通常、一般勤労者には、退職金は出ないシステムであるが、財界のトップ陣には、退職金だけではなく、毎年、巨額なボーナスが支払われる。それらの条件は役員会(取締役会?)で、決定されるので、一見、民主主義の基本に基づく体裁が整っているようにみえる。

しかし、大企業のトップ陣は、お互いの企業の役員を受け持ちあっているので、実情は、仲間たちがお手盛りで、自分たちの取り分を決めていることになる。

詳細は覚えていないが、ある製造会社の社長の年間収入は、工場労働者200人とかの年収分相当であったので、一時は随分騒がれた。

一部の都市銀行のお手盛りも派手で、支店を閉鎖して大量の従業員を解雇するような経営が思わしくない年でも、トップ陣はちゃんと巨額のボーナスを手にしている。

 

  超要職にあるのだから、超報酬は当たり前?

スウェーデンは、アメリカ等とは対照的に、労働収入の最高と最低の差額が小さい政策をとり続けてきた。平等政策の一環である。しかし、民間企業のトップ陣は例外となっている。「責任のあるポストは、それに見合った待遇をしないと、人材は海外に流出」というのが、正当な理由となっている。
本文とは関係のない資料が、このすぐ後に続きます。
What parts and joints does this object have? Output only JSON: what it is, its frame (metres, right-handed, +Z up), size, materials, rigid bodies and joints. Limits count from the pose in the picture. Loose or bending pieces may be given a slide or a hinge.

スウェーデン人は、これまで平等・連帯の精神と、それに基づく国政をよしとしてきた。それなのに、遠くに見える星のように巨額な金額を聞いて、ふつうの勤労者はどう思うか?

「アホらしい!」だろう。しこしこ働くのが馬鹿々々しくなるのが、ふつうの反応だと思う。

そして、庶民もそれなりに、自分のできる範囲で、取り分を多くする努力をするのが人情だろう。自分さえよければよいという姿勢を、ボスたちが見本を示しているのだから・・。当然、勤労者のモラールにも悪影響を与えるだろう。

庶民は、財界トップ陣に比べて、微々たる自分の収入から、さらに税金を「とられる」のが納得しにくくなる。とくに普遍的な福祉社会を維持するのに自分の稼ぎを使われるのを、アホらしいとふつうの勤労者が思うのは当然の成り行きだと思う。

一部の人間が得る巨額な報酬は、連帯精神の上にたつ福祉社会に、じわじわとひびを入れていく。